§ **Exercise brief**
Return the lines exactly as they stand, from the first of the material through the line containing "the whole rail.".

* * * *

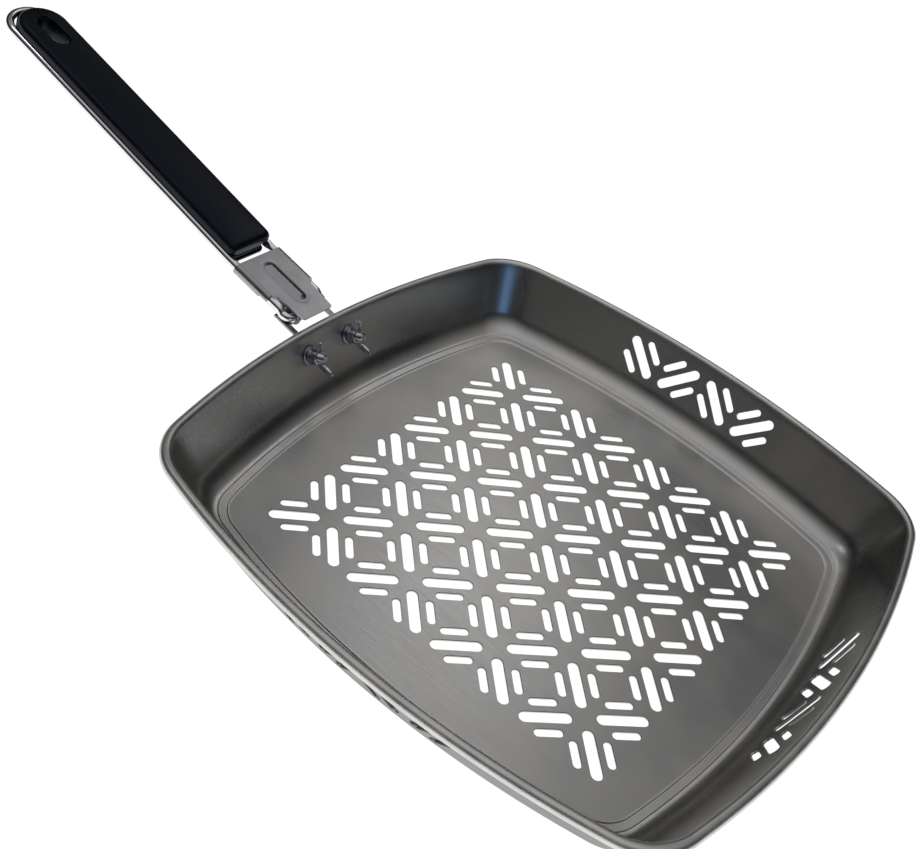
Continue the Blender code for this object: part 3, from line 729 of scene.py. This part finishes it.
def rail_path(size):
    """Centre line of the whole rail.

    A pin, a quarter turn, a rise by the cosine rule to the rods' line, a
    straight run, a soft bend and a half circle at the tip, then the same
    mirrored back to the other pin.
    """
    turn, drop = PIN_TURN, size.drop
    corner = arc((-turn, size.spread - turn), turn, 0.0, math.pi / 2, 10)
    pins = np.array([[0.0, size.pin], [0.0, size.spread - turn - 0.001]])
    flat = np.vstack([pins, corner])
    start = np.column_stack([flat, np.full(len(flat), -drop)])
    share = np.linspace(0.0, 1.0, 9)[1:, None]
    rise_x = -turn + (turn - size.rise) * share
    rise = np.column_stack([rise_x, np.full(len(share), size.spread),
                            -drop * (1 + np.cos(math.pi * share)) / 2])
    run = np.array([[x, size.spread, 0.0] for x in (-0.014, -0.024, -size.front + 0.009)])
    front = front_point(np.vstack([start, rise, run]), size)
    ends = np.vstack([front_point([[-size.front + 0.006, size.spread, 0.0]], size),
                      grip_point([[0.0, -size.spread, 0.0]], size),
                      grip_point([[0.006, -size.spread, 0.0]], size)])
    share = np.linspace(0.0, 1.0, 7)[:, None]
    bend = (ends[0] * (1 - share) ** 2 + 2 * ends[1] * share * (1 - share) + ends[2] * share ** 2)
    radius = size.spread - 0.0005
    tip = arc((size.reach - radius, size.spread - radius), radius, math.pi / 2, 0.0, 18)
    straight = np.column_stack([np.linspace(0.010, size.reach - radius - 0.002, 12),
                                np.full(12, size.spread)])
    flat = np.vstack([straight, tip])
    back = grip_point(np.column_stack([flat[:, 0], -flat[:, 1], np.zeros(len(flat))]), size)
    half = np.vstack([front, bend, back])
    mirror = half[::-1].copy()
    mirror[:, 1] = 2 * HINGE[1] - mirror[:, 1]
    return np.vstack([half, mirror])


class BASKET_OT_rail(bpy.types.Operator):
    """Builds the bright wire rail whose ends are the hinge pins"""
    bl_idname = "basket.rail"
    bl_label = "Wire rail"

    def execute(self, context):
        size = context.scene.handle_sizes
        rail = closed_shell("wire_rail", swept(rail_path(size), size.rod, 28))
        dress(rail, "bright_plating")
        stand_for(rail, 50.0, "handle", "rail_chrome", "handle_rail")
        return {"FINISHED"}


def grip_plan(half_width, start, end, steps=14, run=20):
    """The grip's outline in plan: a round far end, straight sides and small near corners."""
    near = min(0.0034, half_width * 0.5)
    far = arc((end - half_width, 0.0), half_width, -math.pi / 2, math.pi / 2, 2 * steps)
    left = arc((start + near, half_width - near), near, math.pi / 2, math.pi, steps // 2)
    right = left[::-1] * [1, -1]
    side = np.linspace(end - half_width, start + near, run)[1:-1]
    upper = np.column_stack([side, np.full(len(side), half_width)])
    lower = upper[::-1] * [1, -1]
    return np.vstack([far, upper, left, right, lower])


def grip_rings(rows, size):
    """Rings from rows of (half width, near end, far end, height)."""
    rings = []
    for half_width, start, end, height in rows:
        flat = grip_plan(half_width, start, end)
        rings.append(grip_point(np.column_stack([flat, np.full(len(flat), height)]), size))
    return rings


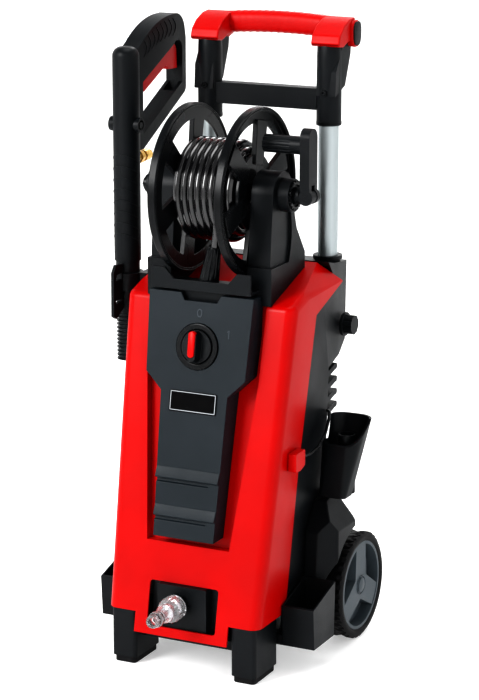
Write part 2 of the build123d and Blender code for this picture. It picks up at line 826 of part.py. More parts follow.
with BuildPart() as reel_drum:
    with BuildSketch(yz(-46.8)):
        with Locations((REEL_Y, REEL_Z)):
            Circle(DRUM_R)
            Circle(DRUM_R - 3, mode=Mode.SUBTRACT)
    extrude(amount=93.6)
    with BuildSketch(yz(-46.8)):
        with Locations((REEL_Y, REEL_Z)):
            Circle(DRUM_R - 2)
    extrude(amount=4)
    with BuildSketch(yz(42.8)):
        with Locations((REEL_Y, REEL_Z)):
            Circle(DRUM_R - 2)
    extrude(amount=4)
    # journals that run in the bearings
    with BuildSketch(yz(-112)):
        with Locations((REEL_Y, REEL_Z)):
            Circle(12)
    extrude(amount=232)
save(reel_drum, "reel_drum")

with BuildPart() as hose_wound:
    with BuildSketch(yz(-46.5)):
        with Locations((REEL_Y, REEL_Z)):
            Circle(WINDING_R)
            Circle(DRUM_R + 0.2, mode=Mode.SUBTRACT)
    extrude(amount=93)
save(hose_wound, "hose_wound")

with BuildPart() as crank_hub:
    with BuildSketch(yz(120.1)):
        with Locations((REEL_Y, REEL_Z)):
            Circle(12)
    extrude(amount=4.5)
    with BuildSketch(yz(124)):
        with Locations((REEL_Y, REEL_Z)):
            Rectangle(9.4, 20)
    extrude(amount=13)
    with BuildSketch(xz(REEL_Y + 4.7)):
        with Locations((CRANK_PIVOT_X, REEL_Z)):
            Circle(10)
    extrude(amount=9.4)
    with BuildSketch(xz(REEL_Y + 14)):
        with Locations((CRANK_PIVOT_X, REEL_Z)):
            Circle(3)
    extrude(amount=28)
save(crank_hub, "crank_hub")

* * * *

§ **Result of this task**
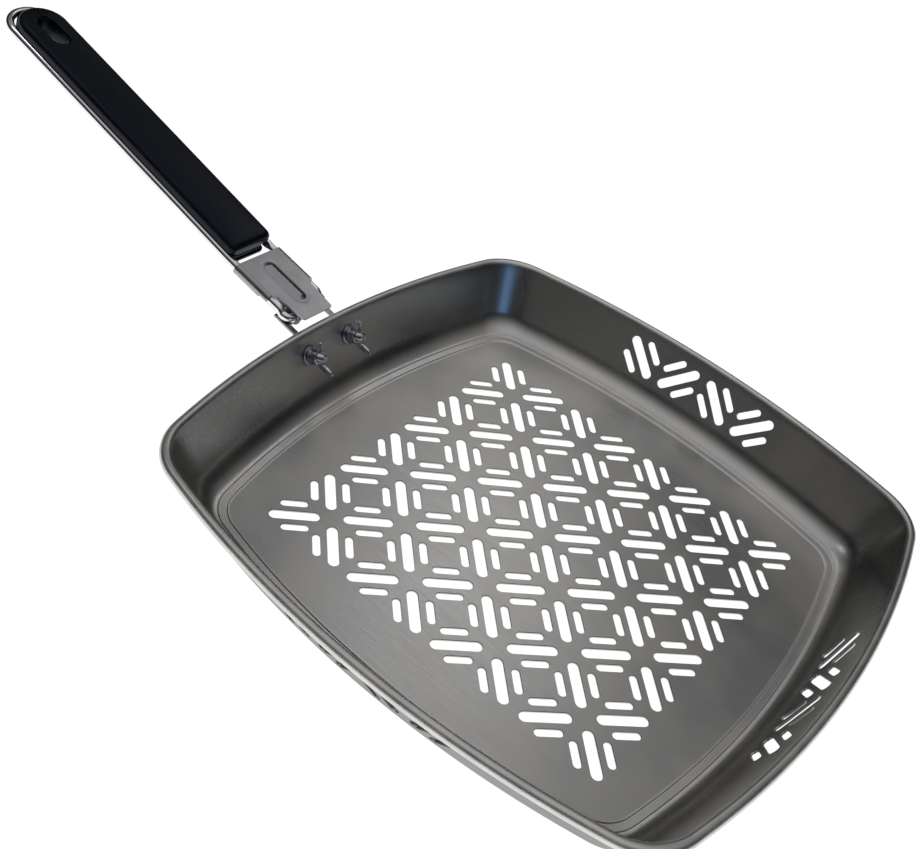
Continue the Blender code for this object: part 3, from line 729 of scene.py. This part finishes it.
def rail_path(size):
    """Centre line of the whole rail.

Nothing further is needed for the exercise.